Return each line of the material verbatim.
········
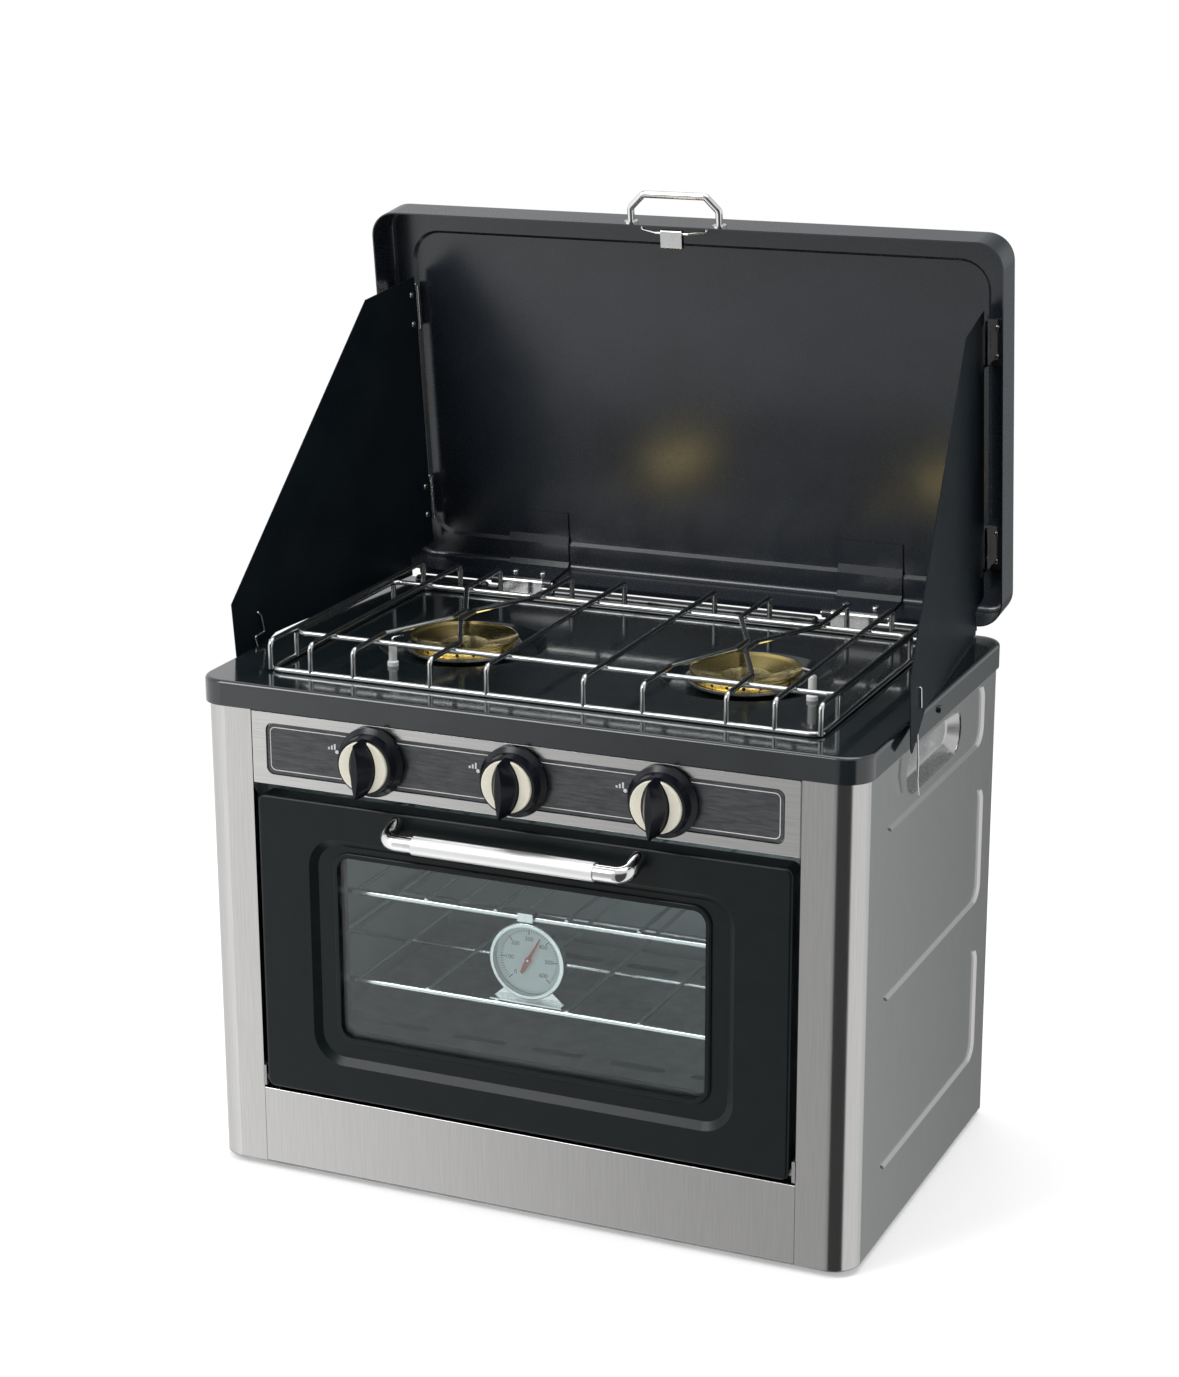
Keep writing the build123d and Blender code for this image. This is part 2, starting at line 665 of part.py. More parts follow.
def flame_plate():
    """Folded sheet over the burner with a row of slots on each side."""
    z = cavity_z[0] + FLAME_UP
    front, rear = grown(cavity_y, -18)
    section = [(front, cavity_z[0]), (front, z), (rear, z), (rear, cavity_z[0])]
    plate = strip(section, SHEET, grown(both(cavity_half), -15))
    for k in range(5):
        for y in (front + 30, rear - 30):
            slot = Plane.XY.offset(z - 4) * Pos(-128 + 64 * k, y) * SlotOverall(44, 10)
            plate -= extrude(slot, 8)
    return plate


def thermometer_case():
    """Round case with a stand on the lower rack and a hook over the upper one."""
    t = 1.0
    z = dial_z
    case = rod((DIAL_X, dial_y[0], z), (DIAL_X, dial_y[1], z), DIAL_R - 0.5)
    case = fillet(case.edges(), 1.2)
    case -= rod((DIAL_X, dial_y[0] - 1, z), (DIAL_X, dial_y[1] - t, z), DIAL_R - 3.5)
    foot = rack_z[0] + RACK_WIRE + 1.1
    stand = [(DIAL_X - 17, z - 20), (DIAL_X + 17, z - 20), (DIAL_X + 17, foot + 9), (DIAL_X + 27, foot),
             (DIAL_X - 30, foot), (DIAL_X - 20, foot + 9)]
    stand = extrude(Plane.XZ.offset(-dial_y[1] - t) * make_face(Polyline(*stand, close=True)), t)
    rest = block((DIAL_X - 30, DIAL_X + 27), (dial_y[0] + 1, dial_y[1] + t), (foot, foot + t))
    over = rack_z[1] + RACK_WIRE + 1.7
    out = rack_y[0] - RACK_WIRE - 1.6
    bends = [(dial_y[1] + 0.5, z + 12), (dial_y[1] + 0.5, over), (out - 0.4, over), (out - 0.4, over - 6)]
    hook = strip(bends, t, (DIAL_X - 6, DIAL_X + 6))
    pin = rod((DIAL_X, dial_y[0] + 2.4, z), (DIAL_X, dial_y[1] - t, z), 0.8)
    return case + stand + rest + hook + pin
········
### Answer below
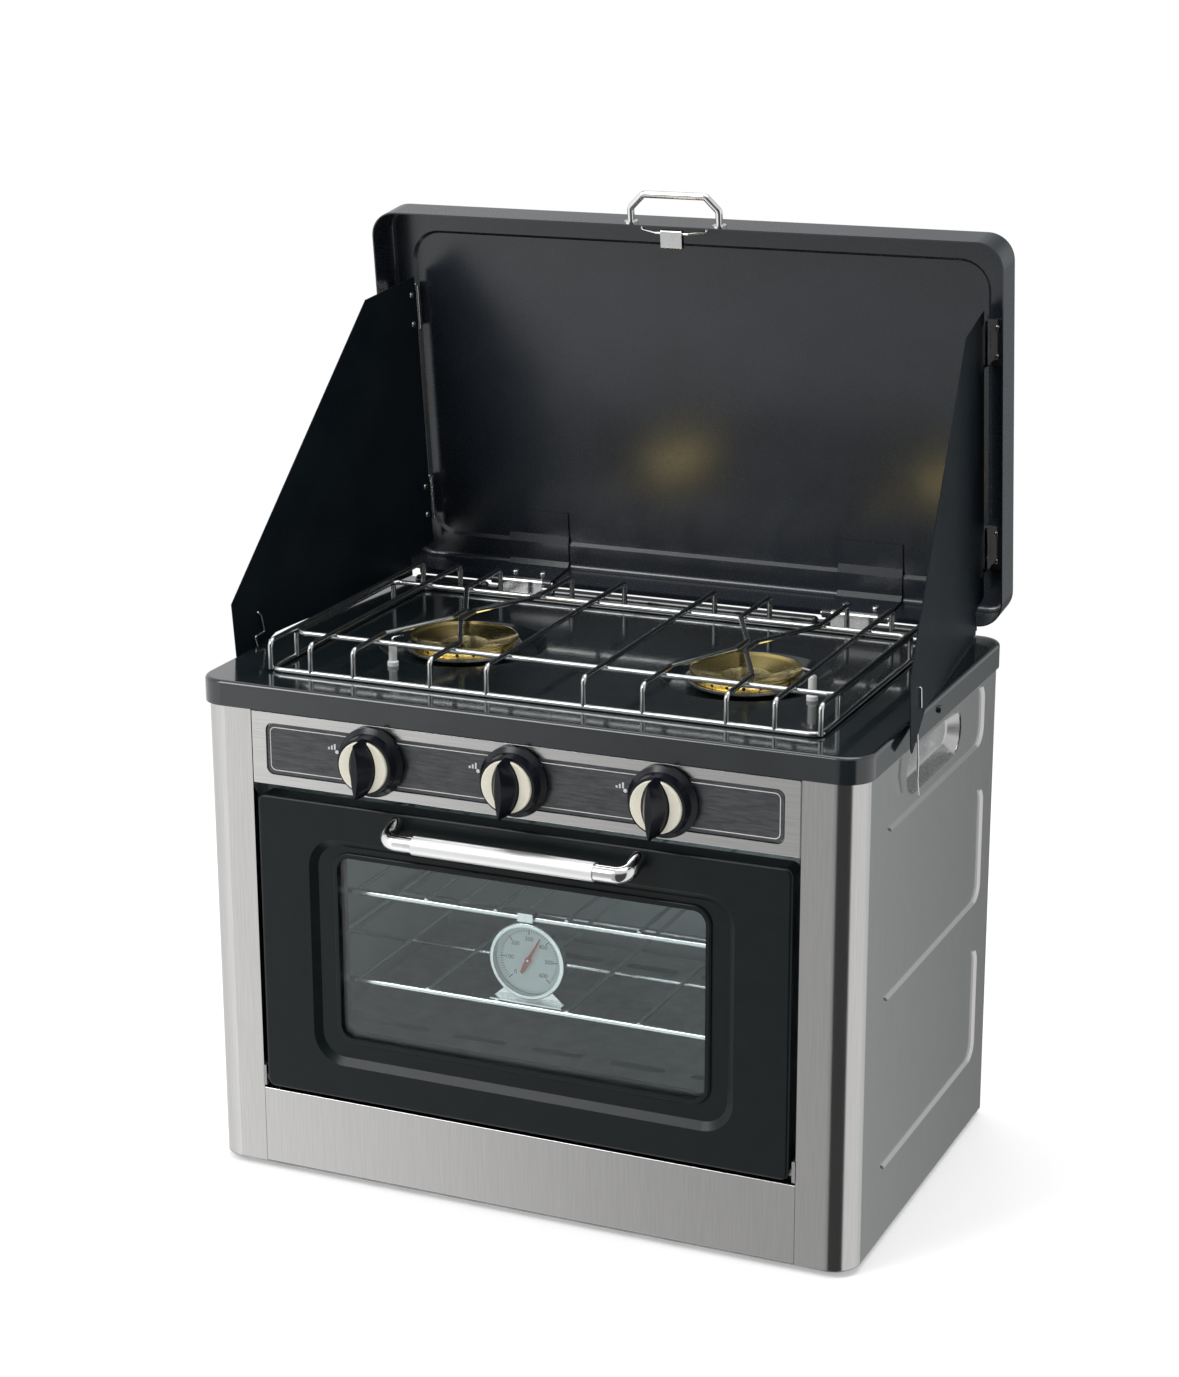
Keep writing the build123d and Blender code for this image. This is part 2, starting at line 665 of part.py. More parts follow.
def flame_plate():
    """Folded sheet over the burner with a row of slots on each side."""
    z = cavity_z[0] + FLAME_UP
    front, rear = grown(cavity_y, -18)
    section = [(front, cavity_z[0]), (front, z), (rear, z), (rear, cavity_z[0])]
    plate = strip(section, SHEET, grown(both(cavity_half), -15))
    for k in range(5):
        for y in (front + 30, rear - 30):
            slot = Plane.XY.offset(z - 4) * Pos(-128 + 64 * k, y) * SlotOverall(44, 10)
            plate -= extrude(slot, 8)
    return plate


def thermometer_case():
    """Round case with a stand on the lower rack and a hook over the upper one."""
    t = 1.0
    z = dial_z
    case = rod((DIAL_X, dial_y[0], z), (DIAL_X, dial_y[1], z), DIAL_R - 0.5)
    case = fillet(case.edges(), 1.2)
    case -= rod((DIAL_X, dial_y[0] - 1, z), (DIAL_X, dial_y[1] - t, z), DIAL_R - 3.5)
    foot = rack_z[0] + RACK_WIRE + 1.1
    stand = [(DIAL_X - 17, z - 20), (DIAL_X + 17, z - 20), (DIAL_X + 17, foot + 9), (DIAL_X + 27, foot),
             (DIAL_X - 30, foot), (DIAL_X - 20, foot + 9)]
    stand = extrude(Plane.XZ.offset(-dial_y[1] - t) * make_face(Polyline(*stand, close=True)), t)
    rest = block((DIAL_X - 30, DIAL_X + 27), (dial_y[0] + 1, dial_y[1] + t), (foot, foot + t))
    over = rack_z[1] + RACK_WIRE + 1.7
    out = rack_y[0] - RACK_WIRE - 1.6
    bends = [(dial_y[1] + 0.5, z + 12), (dial_y[1] + 0.5, over), (out - 0.4, over), (out - 0.4, over - 6)]
    hook = strip(bends, t, (DIAL_X - 6, DIAL_X + 6))
    pin = rod((DIAL_X, dial_y[0] + 2.4, z), (DIAL_X, dial_y[1] - t, z), 0.8)
    return case + stand + rest + hook + pin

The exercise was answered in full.